Carpal tunnel syndrome develops when this nerve becomes compressed at the carpal tunnel on its way from the forearm to the hand. Thickening from inflamed tendons, cysts, tumors or other swellings can also narrow the tunnel and compress the nerve.
Other causes of carpal tunnel syndrome include wrist injuries like fractures and sprains which can also cause the nerve to be squeezed. Persons who are born with a small tunnel are also more likely to develop the syndrome.
Risk factors for developing carpal tunnel syndrome include pregnancy due to fluid retention. Arthritis, diabetes, hypothyroidism, overactivity of the pituitary gland and overuse of the wrist are other risk factors associated with this condition.
Hand pain, which may be associated with tingling or burning sensations on the palm, is one of the symptoms of carpal tunnel syndrome. Hand numbness is another symptom which may occur together with weakness of the hand muscles. This numbness mainly affects the thumb, index and middle fingers though it can also radiate up the forearm.
Carpal tunnel syndrome symptoms begin gradually and usually start at night since many people sleep with their wrists flexed. As the condition progresses, the tingling extends and is felt during the day.
Diagnostic tests used to confirm this syndrome include nerve conduction studies in which electrodes are placed on the hand and wrist. Small electric shocks are then applied and the speed with which the nerves transmit the impulses is measured.
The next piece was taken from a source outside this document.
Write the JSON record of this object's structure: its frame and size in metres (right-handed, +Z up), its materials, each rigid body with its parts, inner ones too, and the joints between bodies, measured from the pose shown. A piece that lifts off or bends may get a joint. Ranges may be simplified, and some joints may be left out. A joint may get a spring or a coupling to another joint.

This electrodiagnositic test is the only examination that can accurately confirm the diagnosis.
Electromyography is another test which can also be done in patients with carpal tunnel syndrome. In this procedure a fine needle is inserted into a muscle and the electrical activity measured to determine the severity of damage to the median nerve.
The treatment of carpal tunnel syndrome should start with the treatment of any underlying condition like diabetes or arthritis. The wrist should then be rested for at least a fortnight and activities that can worsen the condition avoided. The wrist should also be immobilized in a splint to avoid twisting or bending movements that can further compress the nerve.
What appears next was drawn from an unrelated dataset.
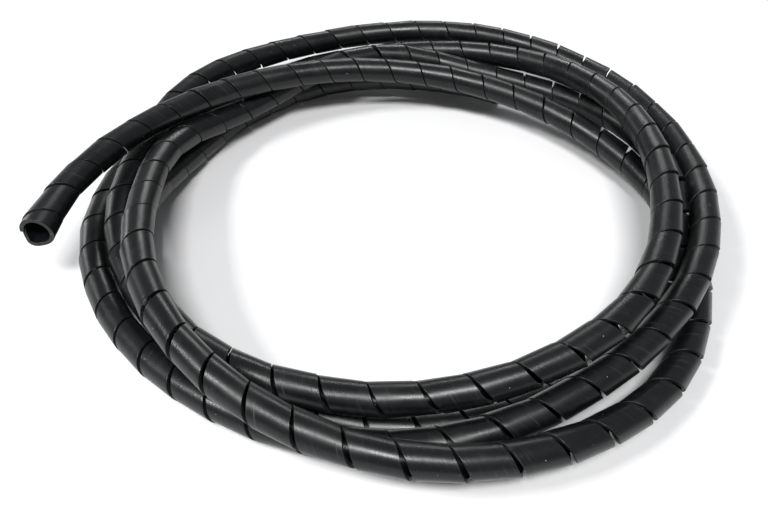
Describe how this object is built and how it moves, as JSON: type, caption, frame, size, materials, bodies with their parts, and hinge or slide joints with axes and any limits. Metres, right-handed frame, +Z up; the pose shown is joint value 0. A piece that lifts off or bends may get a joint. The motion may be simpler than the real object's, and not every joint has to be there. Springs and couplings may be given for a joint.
{
  "type": "spiral cable wrap",
  "caption": "Black plastic strip formed into a spiral tube that wraps round cables, lying in a loose coil with one end lifted free.",
  "frame": {"origin": "middle of the coil's outline, on the ground plane it lies on", "axes": "+Z up, square to the ground; +Y from the viewer's side to the far side, along the coil's longest extent; +X to the right, with the lifted end on the left"},
  "size_m": [0.19, 0.1924, 0.0275],
  "materials": {
    "black_polyethylene": "satin black polyethylene, fine draw lines round the tube"
  },
  "bodies": {
    "root": {"spiral_strip": "black_polyethylene"}
  },
  "joints": []
}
Nonsteroidal anti-inflammatory drugs (NSAIDS) are some of the medications used to treat carpal tunnel syndrome. Ibuprofen and naproxen are examples of these drugs which reduce inflammation and pain. Water pills or diuretics are also prescribed for patients with edema to reduce the swelling. Pyridoxine or vitamin B6 is also taken to reduce the symptoms.
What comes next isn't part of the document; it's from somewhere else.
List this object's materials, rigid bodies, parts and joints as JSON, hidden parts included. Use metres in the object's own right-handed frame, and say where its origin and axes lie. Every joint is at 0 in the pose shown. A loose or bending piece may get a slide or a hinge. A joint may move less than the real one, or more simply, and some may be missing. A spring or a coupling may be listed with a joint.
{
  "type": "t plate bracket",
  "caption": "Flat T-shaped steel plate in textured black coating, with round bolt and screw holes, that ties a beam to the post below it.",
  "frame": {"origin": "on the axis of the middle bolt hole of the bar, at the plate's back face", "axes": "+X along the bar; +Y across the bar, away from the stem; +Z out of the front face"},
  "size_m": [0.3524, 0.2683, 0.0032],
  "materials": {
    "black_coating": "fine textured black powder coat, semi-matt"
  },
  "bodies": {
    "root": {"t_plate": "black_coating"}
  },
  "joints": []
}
Corticosteroids like prednisone can be injected into the wrist to reduce inflammation and pain. Lidocaine is another medication which is injected into the carpal tunnel to manage pain. This is called a carpal tunnel injection.
Physical therapy is also important for the management of this condition since stretching and strengthening exercises help manage the symptoms.
The surgical treatment of carpal tunnel syndrome includes the carpal tunnel release. In this operation the surgeon cuts the carpal ligament which is the band of tissue around the wrist to enlarge the tunnel and reduce the pressure on the nerve. This operation which is usually done under local anesthesia can also be done endoscopically with very small incisions to minimize postoperative discomfort and hasten recovery.
The symptoms of the syndrome are usually relieved immediately after the release operation though full recovery usually takes several months. Adverse effects of the operation include infection, nerve damage and pain at the scar.
To prevent further damage to the nerve patients should perform wrist stretching exercises. They should also take frequent rest breaks while at work and wear splints to keep their wrists straight and in the correct position. Fingerless gloves can also be worn to keep the hand warm and flexible.
It is important to treat carpal tunnel syndrome in order to prevent permanent damage to the median nerve since this can cause wasting of the thenar muscles at the base of the thumb. Progression of the disease can also lead to decreased grip strength which makes every day activities like grasping small objects difficult. In addition, the hand’s sensation can also be affected leading to inability to differentiate hot from cold temperatures.